Kaminario has claimed its all-flash storage arrays have a lower three or five-year cost of ownership than competing products.
But not just a few competitors; the ESG quantitative model it uses has customised results for each inquiring business.
The ESG Economic Value Validation scheme is described in a report obtainable from Kaminario's website. ESG says: "The analysis is designed to help IT organizations determine the fully burdened costs and benefits of deploying K2 storage with a 'present mode of operation' (PMO) that reflects a blend of either traditional or purpose-built all-flash storage arrays available on the market today."

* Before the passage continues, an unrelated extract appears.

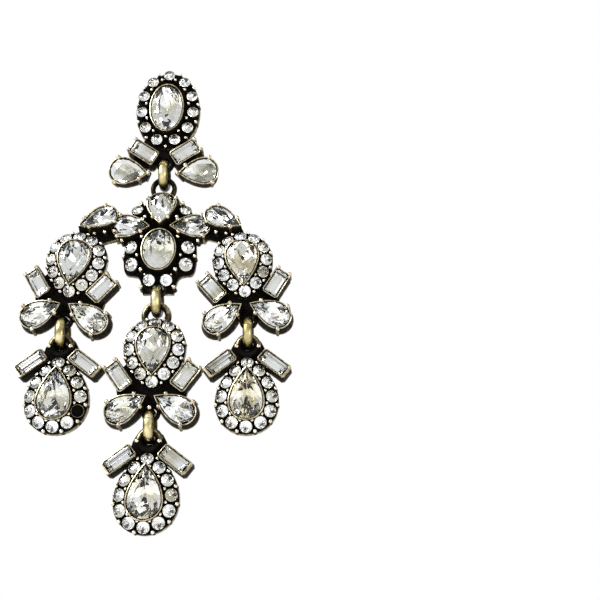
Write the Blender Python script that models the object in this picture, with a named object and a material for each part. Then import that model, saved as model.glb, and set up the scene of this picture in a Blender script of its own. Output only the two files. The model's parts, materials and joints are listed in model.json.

ESG says: "The modeled scenario was based on typical K2 deployments and consisted of a mixed workload, comprised of 70 per cent transactional database workloads, 10 per cent VDI desktop workloads, and 20 per cent general server virtualization workloads. The scenario modeled a midmarket organization with 2,000 employees deploying new storage (or refreshing its traditional storage deployment) to consolidate IT operations."
The ESG researchers talked to Kaminario and its customers to understand the costs (CapEx, OpEx) and benefits (productivity savings) of K2 array ownership with a database-centric use case, and then compared these to the modelled or estimated costs and benefits of using other arrays such a those from Dell (Unity, VMAX, XtremIO), HPE (3PAR, Nimble), NetApp (All-flash FAS, SolidFire), Pure Storage.

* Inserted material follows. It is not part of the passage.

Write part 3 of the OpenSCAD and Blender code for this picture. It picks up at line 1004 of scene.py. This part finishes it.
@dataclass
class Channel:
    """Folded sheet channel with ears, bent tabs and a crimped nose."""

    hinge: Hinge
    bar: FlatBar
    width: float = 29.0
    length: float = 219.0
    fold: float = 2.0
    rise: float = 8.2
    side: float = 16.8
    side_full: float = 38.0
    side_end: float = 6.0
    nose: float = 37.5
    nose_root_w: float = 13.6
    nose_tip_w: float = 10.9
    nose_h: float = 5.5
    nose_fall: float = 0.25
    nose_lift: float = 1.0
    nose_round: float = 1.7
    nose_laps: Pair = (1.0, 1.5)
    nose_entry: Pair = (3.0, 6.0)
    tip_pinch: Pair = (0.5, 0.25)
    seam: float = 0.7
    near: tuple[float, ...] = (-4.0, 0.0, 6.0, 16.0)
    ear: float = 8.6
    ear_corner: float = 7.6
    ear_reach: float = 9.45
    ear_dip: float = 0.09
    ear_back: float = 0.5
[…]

The results are not presented as a straight report. Instead, interested users provide their details and "answers to typical qualifying questions regarding a [their] IT environment and business needs. The model then returns a detailed report of expected savings, TCO [total cost of ownership], and ROI [return on investment] over a given time period when compared with a relevant, defined present mode of operation."
How does it get the numbers?
These numbers are calculated with interesting additions. They include taking expected savings from using the K2 arrays and predicting "the yield from reinvesting savings into another project or investment. Assuming that the reinvestment produces a modest 5 per cent rate of return over five years, the model estimates an additional $35K that can be realized." That's a great big fat assumption indeed.

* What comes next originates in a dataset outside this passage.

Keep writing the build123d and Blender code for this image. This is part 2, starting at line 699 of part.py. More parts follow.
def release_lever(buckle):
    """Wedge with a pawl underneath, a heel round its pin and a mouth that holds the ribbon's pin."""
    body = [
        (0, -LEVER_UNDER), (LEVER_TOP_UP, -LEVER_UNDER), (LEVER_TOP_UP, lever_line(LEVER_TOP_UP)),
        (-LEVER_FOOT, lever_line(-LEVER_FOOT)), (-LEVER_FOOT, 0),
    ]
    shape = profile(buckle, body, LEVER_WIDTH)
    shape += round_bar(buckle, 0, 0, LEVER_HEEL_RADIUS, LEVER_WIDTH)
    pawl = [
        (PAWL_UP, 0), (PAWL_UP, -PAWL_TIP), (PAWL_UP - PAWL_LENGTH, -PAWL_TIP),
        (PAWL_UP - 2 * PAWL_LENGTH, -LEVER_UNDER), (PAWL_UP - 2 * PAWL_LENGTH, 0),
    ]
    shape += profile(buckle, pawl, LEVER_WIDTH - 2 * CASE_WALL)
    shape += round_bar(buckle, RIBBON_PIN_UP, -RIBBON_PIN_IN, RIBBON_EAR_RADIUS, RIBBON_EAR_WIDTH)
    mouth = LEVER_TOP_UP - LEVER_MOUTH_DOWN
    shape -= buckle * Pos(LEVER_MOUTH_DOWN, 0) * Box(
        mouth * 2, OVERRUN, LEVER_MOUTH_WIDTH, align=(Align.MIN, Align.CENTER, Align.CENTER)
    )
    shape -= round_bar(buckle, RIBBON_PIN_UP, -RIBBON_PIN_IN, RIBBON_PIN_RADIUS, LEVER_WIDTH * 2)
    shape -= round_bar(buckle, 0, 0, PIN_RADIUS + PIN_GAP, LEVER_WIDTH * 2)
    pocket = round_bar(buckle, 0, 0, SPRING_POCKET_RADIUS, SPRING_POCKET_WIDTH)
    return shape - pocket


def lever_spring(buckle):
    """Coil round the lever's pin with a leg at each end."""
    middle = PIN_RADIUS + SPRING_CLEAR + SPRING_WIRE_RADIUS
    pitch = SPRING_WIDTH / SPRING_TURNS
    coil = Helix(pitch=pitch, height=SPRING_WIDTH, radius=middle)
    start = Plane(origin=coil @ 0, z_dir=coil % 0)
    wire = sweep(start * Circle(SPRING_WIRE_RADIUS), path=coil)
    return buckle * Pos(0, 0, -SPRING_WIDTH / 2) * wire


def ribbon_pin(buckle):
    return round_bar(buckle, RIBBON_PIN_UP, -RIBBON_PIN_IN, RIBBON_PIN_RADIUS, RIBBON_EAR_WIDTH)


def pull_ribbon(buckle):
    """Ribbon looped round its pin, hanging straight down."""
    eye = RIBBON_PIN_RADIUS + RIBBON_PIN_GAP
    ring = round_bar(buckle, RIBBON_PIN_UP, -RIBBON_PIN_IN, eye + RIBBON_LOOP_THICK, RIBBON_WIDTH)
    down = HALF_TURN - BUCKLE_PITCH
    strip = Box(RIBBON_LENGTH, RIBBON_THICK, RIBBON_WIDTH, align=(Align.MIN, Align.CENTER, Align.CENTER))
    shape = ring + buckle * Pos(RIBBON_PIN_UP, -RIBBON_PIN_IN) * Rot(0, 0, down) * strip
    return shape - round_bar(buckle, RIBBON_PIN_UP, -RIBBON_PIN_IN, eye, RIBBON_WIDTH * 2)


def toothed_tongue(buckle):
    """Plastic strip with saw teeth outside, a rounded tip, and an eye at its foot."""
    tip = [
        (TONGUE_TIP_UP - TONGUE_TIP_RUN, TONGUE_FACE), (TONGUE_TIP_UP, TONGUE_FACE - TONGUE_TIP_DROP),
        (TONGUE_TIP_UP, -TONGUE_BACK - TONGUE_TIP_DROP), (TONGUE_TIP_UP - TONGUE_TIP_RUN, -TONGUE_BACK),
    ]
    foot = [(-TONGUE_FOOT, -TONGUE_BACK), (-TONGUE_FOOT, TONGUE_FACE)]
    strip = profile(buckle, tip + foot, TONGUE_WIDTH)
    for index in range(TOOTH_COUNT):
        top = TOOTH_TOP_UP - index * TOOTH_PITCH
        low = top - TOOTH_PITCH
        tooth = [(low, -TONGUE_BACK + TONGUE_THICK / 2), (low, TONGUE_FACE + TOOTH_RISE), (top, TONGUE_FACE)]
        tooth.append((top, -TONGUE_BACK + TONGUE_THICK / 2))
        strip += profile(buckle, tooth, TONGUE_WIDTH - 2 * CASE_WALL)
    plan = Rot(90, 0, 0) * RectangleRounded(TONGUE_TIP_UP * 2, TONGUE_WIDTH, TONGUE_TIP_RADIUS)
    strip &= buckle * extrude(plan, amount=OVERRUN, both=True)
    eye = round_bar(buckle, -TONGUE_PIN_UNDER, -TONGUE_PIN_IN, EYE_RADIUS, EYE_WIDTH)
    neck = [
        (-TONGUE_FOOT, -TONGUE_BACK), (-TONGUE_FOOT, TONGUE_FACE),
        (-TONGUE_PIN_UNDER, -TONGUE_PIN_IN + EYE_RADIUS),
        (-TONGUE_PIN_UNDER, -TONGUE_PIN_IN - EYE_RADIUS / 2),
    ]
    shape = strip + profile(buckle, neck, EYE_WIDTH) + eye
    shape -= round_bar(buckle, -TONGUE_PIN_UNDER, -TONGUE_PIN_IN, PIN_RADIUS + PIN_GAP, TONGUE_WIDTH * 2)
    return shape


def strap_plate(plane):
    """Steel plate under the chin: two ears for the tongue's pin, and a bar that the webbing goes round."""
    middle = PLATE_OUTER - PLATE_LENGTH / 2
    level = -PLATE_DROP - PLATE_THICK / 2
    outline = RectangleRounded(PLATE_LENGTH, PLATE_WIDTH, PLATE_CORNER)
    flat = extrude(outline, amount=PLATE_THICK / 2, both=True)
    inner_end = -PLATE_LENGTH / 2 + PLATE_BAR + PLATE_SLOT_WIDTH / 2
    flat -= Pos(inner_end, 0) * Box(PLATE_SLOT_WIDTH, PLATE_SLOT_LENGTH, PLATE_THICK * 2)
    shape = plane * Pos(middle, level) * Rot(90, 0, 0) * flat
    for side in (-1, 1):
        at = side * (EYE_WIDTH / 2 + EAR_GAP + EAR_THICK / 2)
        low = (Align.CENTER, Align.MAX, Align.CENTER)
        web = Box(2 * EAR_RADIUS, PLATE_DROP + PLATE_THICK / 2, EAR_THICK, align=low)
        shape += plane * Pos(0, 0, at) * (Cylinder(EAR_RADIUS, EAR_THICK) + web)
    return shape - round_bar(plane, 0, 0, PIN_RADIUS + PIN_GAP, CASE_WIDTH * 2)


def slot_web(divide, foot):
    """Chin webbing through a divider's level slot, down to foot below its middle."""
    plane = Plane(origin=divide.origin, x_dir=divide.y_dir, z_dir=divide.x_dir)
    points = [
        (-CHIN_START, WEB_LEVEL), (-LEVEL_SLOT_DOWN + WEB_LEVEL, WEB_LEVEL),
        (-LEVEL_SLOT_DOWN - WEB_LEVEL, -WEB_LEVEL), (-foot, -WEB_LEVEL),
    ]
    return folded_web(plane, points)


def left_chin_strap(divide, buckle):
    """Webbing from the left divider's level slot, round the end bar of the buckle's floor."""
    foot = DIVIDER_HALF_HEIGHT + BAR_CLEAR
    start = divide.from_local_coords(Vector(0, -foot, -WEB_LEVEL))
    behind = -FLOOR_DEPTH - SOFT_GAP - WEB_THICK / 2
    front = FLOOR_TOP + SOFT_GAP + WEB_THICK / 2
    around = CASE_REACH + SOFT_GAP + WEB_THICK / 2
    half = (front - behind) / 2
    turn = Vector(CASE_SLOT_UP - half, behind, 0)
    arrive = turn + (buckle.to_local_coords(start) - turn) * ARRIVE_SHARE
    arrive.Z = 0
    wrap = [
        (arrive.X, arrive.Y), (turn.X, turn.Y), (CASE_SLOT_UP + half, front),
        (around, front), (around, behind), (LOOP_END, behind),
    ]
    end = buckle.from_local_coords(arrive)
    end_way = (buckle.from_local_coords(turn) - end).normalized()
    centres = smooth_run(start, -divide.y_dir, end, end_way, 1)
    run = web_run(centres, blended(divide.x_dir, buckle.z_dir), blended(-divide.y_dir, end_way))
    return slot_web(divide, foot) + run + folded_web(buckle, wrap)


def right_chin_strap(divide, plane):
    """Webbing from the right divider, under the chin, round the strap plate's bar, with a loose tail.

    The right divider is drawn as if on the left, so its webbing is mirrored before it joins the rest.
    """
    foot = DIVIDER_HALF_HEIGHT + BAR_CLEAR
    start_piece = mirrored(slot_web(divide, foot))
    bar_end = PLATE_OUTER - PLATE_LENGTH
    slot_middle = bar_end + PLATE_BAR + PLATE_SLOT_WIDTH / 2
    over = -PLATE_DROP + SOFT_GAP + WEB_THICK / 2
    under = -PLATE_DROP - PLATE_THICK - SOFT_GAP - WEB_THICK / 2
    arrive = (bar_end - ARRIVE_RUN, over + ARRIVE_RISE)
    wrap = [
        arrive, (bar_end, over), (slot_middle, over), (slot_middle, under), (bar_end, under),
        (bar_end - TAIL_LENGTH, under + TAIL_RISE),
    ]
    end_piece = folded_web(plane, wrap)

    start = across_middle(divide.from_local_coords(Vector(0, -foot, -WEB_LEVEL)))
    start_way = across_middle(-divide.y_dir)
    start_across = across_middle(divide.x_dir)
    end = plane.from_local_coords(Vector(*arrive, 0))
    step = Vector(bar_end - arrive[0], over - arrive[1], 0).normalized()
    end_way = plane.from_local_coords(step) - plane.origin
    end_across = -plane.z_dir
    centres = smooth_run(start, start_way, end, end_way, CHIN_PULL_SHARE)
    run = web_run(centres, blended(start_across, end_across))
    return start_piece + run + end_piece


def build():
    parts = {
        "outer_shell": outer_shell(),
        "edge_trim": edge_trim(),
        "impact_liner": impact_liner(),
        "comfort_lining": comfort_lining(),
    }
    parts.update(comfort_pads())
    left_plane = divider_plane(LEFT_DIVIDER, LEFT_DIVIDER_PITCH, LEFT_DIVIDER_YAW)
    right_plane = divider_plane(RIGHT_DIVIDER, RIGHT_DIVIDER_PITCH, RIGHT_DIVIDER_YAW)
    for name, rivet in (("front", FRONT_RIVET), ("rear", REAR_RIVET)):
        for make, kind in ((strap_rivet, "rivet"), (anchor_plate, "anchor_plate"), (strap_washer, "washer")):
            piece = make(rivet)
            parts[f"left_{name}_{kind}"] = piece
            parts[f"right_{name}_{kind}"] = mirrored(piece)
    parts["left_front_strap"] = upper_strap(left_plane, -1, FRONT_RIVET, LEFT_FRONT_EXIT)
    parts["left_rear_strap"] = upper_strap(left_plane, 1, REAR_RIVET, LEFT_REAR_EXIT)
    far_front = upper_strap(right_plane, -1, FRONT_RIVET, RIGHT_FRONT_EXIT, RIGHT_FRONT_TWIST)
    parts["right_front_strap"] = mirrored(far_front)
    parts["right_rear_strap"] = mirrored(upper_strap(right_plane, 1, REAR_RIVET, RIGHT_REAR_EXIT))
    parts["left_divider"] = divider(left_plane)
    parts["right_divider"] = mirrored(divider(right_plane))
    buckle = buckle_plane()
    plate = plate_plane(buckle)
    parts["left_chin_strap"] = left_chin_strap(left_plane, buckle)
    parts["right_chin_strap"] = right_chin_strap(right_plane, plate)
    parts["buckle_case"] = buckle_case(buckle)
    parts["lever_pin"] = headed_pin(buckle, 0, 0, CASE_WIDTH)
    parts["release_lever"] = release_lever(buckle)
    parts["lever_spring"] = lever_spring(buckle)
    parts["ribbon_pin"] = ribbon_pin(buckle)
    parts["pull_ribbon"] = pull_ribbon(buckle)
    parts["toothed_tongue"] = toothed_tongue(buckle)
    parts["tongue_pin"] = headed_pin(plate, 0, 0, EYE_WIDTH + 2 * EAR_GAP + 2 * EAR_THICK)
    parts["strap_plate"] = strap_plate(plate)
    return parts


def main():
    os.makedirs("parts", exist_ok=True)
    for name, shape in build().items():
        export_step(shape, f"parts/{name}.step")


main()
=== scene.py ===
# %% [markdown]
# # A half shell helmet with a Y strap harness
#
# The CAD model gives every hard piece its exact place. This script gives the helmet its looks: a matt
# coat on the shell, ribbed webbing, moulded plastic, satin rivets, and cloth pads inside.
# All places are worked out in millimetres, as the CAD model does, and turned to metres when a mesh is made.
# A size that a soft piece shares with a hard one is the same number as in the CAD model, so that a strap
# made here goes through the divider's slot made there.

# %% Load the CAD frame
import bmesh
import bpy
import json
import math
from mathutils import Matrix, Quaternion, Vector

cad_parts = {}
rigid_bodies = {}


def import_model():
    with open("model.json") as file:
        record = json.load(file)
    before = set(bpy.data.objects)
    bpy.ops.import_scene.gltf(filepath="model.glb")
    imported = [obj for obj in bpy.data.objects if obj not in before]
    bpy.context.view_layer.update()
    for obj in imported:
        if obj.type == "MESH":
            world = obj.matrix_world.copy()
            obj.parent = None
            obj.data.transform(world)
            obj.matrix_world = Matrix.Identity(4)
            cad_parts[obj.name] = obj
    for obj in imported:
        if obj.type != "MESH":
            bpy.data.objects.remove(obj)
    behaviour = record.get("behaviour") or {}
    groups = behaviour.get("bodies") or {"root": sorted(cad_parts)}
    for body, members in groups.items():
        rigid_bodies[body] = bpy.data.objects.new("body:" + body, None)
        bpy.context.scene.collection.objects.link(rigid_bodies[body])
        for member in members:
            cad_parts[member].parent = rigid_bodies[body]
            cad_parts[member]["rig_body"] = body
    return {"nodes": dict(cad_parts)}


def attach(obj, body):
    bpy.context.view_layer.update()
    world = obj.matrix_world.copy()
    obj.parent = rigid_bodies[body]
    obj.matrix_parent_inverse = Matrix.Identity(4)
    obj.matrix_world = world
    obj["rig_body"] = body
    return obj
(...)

Another interesting tactic in ESG's model is to redefine cost/GB away from the straight $/raw GB: "ESG’s model calculates the usable capacity $/GB as a function of all five-year CapEx- and OpEx-related costs to be $2.18/GB for the Kaminario solution and $4.97/GB for the alternative AFA PMO," meaning a typical purpose-built all-flash array.
ESG said: "The model predicts that when compared with a blend of other purpose-built AFAs, a modeled organization could expect to save a total of over $564K in combined savings and potential benefits over a five-year period by choosing to deploy K2 all-flash storage. This would result in a return on investment (ROI) of 82 per cent and a payback period of just over 2 years. These savings and benefits were even greater when K2 was compared with a traditional all-flash storage array."